#### Source data
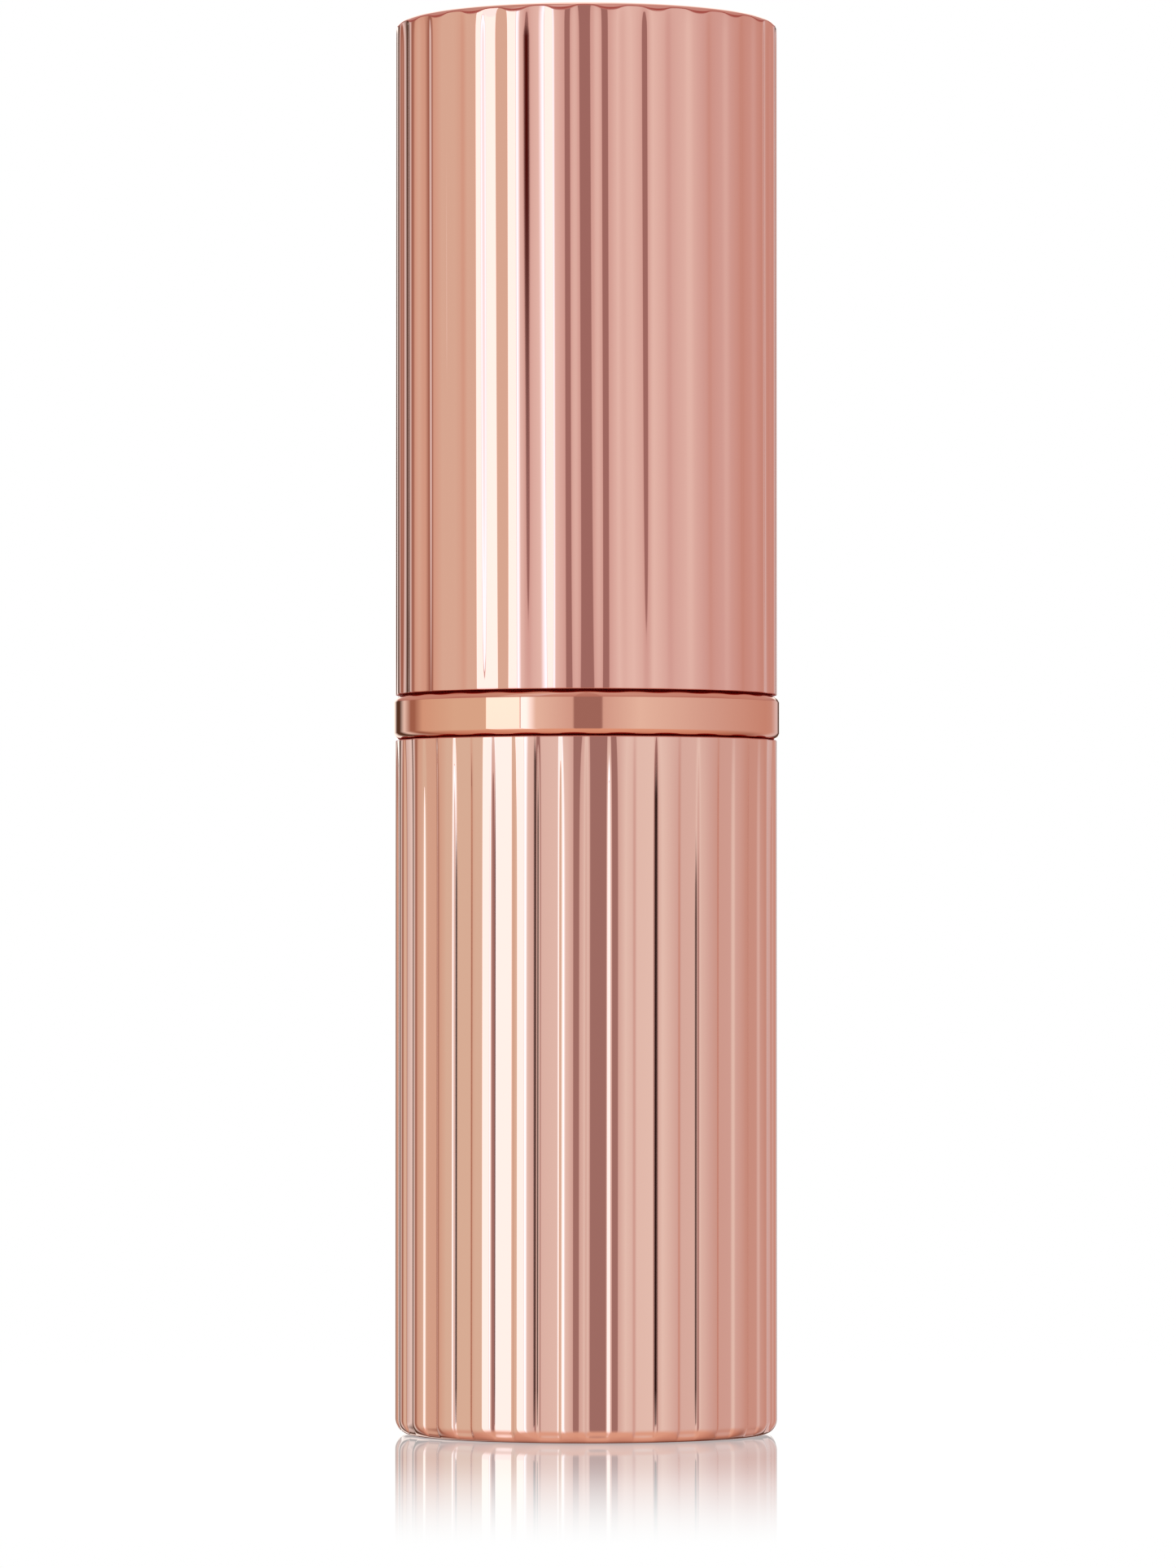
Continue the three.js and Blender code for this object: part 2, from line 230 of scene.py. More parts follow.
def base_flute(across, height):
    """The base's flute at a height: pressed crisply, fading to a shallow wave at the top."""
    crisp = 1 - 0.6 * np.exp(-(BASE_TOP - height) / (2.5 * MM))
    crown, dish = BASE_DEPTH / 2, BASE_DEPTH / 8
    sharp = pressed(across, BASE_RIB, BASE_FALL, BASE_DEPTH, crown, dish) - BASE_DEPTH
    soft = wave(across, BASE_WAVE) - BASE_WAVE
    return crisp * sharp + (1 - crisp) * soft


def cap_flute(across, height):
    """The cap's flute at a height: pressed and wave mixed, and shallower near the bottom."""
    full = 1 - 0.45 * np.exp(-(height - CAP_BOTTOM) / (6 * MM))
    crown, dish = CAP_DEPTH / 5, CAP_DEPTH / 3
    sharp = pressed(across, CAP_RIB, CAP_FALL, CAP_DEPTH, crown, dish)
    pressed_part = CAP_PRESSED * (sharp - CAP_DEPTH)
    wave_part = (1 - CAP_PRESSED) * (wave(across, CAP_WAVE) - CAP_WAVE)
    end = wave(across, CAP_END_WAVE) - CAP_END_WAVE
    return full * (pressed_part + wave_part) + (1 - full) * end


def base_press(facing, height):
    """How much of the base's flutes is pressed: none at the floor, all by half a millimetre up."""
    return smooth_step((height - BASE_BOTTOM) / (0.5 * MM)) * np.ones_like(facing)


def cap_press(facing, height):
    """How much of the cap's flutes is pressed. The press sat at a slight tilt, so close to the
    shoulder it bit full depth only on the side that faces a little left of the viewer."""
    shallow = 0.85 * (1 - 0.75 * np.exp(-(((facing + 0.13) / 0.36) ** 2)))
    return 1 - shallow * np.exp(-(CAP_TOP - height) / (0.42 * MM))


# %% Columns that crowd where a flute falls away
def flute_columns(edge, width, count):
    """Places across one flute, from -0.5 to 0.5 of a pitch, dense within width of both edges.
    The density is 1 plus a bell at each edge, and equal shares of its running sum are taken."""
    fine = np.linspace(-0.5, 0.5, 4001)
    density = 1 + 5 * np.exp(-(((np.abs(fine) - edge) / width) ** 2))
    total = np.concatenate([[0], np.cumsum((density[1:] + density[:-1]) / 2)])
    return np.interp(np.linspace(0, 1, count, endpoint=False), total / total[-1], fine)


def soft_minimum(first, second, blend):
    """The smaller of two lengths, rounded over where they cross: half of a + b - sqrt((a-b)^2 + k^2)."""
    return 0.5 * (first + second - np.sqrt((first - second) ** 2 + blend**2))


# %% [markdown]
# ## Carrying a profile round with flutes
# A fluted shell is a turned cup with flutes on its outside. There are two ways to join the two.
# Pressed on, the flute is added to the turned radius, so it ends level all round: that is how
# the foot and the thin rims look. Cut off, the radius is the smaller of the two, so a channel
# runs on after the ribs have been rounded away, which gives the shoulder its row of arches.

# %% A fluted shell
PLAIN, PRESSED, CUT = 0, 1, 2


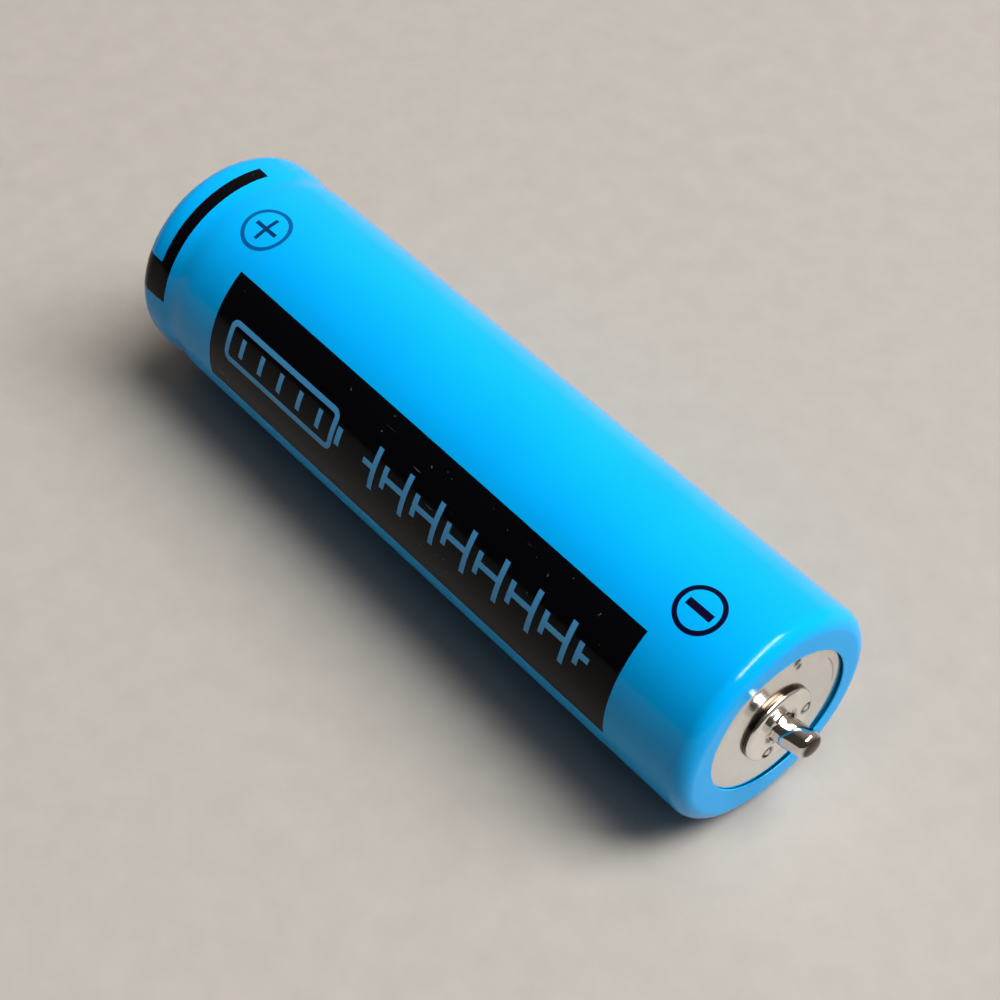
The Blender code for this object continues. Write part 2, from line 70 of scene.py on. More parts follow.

#### Direction
Lines holding the word "this" in the entries above are the ones to pull out. Copy them all.

#### Exercise output
Continue the three.js and Blender code for this object: part 2, from line 230 of scene.py. More parts follow.
The Blender code for this object continues. Write part 2, from line 70 of scene.py on. More parts follow.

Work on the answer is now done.